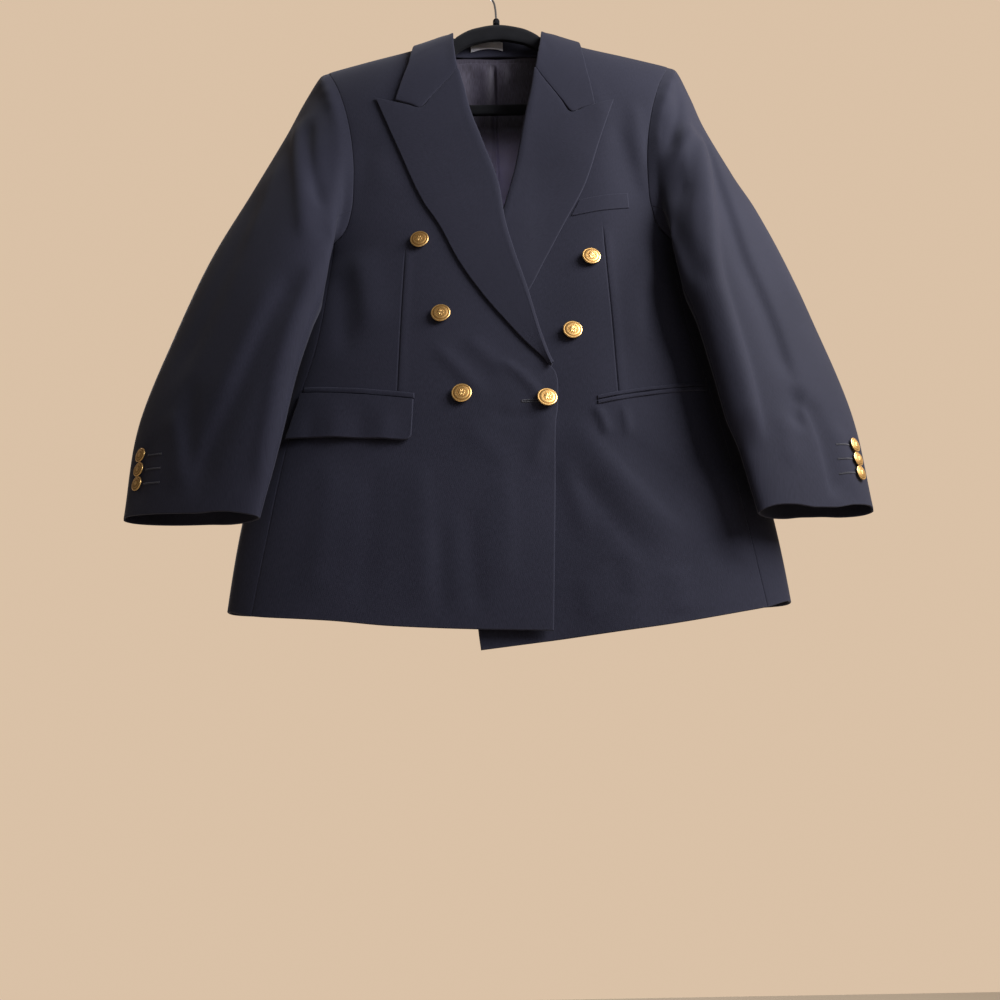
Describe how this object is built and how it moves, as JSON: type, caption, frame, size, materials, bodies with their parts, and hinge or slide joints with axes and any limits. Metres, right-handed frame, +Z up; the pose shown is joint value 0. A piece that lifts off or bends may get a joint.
--
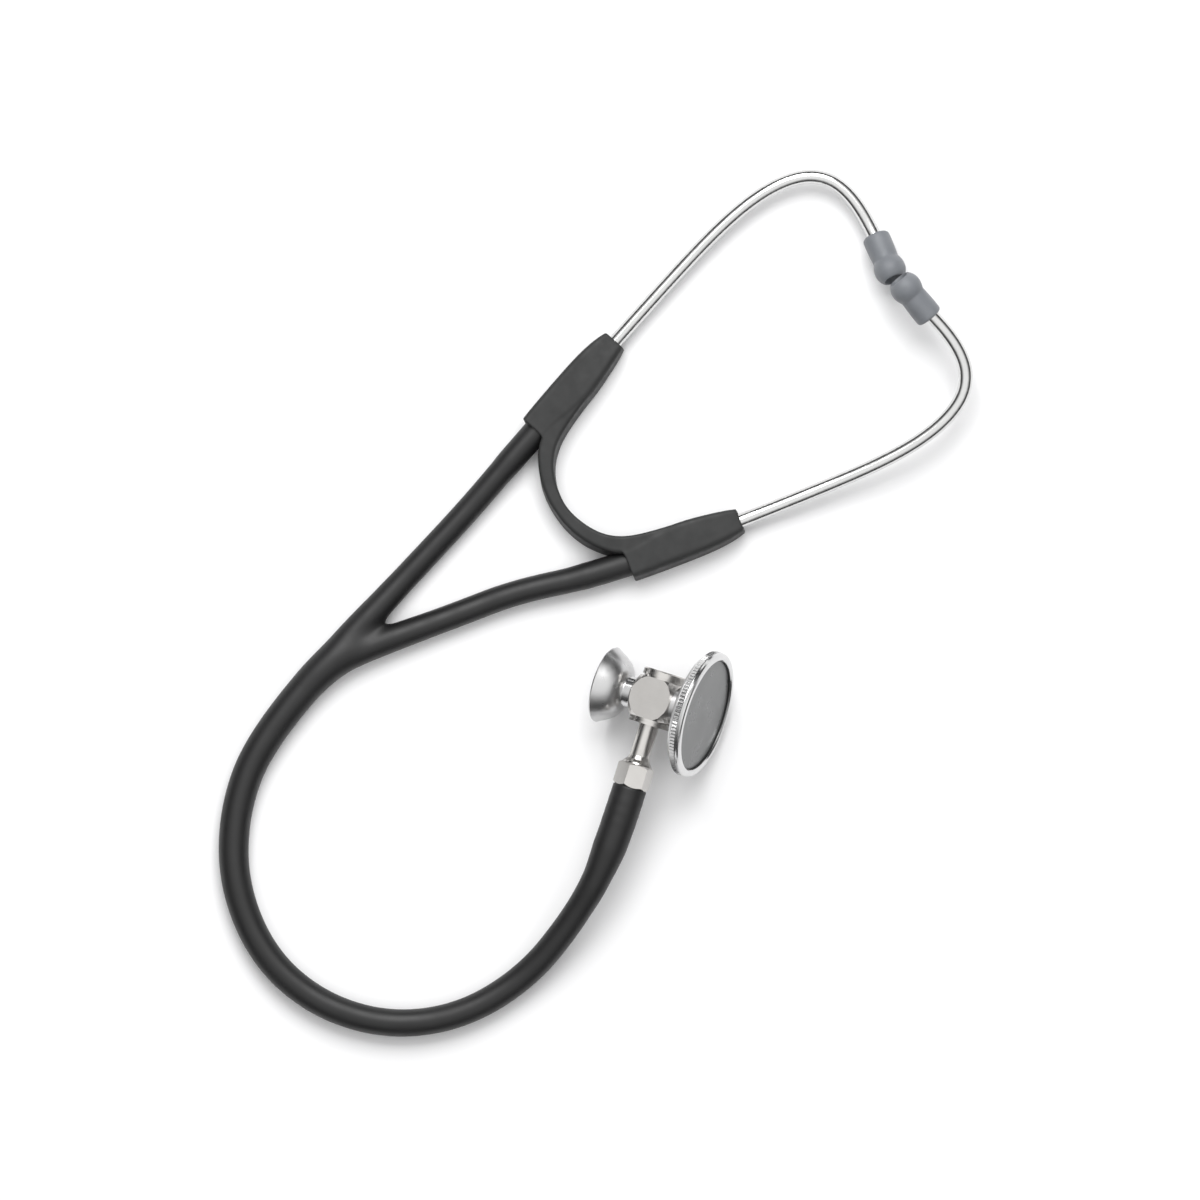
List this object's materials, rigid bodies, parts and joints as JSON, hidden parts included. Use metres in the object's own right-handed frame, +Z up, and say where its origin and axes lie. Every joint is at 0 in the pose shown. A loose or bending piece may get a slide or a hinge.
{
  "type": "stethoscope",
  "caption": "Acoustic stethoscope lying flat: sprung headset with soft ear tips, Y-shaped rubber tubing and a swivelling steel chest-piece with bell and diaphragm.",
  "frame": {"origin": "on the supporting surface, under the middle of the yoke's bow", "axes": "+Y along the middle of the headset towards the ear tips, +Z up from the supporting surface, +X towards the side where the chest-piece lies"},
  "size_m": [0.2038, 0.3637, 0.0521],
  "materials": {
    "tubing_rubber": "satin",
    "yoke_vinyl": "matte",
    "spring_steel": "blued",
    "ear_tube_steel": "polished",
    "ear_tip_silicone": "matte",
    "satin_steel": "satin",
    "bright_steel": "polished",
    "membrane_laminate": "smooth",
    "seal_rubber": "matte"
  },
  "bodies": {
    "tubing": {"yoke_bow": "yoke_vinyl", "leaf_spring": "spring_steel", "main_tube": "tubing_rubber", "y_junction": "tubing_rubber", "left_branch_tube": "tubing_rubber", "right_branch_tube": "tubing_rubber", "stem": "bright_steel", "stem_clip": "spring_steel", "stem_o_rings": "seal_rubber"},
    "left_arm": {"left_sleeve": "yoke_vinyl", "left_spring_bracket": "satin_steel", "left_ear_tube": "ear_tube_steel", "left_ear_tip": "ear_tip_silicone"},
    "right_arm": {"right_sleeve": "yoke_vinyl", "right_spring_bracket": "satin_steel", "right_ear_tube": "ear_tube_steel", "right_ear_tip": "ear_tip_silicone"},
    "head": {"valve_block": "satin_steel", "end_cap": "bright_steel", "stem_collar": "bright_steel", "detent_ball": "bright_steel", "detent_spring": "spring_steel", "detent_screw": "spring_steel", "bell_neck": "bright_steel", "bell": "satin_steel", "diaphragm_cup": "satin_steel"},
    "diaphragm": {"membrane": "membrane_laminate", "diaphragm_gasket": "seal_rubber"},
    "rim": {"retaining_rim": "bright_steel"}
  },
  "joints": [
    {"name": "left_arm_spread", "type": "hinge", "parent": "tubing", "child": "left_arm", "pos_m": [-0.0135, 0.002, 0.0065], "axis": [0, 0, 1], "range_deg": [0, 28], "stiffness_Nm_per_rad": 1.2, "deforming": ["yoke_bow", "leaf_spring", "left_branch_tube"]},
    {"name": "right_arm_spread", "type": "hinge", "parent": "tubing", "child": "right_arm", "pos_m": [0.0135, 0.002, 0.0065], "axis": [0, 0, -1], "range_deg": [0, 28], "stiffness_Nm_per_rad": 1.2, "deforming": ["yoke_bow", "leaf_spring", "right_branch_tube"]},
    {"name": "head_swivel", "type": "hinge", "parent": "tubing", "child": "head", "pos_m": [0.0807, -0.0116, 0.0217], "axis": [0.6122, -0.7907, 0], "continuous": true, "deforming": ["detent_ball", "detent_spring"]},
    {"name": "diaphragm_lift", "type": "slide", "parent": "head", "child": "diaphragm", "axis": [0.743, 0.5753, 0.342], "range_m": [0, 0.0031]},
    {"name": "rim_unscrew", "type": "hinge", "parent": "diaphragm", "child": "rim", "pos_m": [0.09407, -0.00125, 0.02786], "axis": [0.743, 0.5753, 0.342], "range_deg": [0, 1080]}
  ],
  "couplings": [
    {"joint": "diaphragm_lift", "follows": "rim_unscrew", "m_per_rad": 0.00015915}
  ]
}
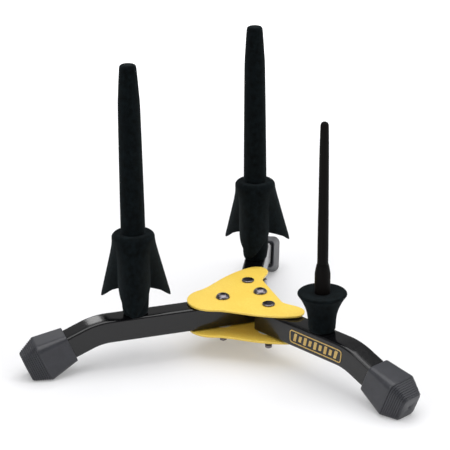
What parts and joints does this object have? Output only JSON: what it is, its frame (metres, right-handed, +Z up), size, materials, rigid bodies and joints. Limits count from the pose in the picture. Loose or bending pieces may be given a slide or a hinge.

■ **Written task**:
Check each line above for the string "with", then copy the ones that have it.

■ **Exercise solution**:
Describe how this object is built and how it moves, as JSON: type, caption, frame, size, materials, bodies with their parts, and hinge or slide joints with axes and any limits. Metres, right-handed frame, +Z up; the pose shown is joint value 0. A piece that lifts off or bends may get a joint.
  "caption": "Acoustic stethoscope lying flat: sprung headset with soft ear tips, Y-shaped rubber tubing and a swivelling steel chest-piece with bell and diaphragm.",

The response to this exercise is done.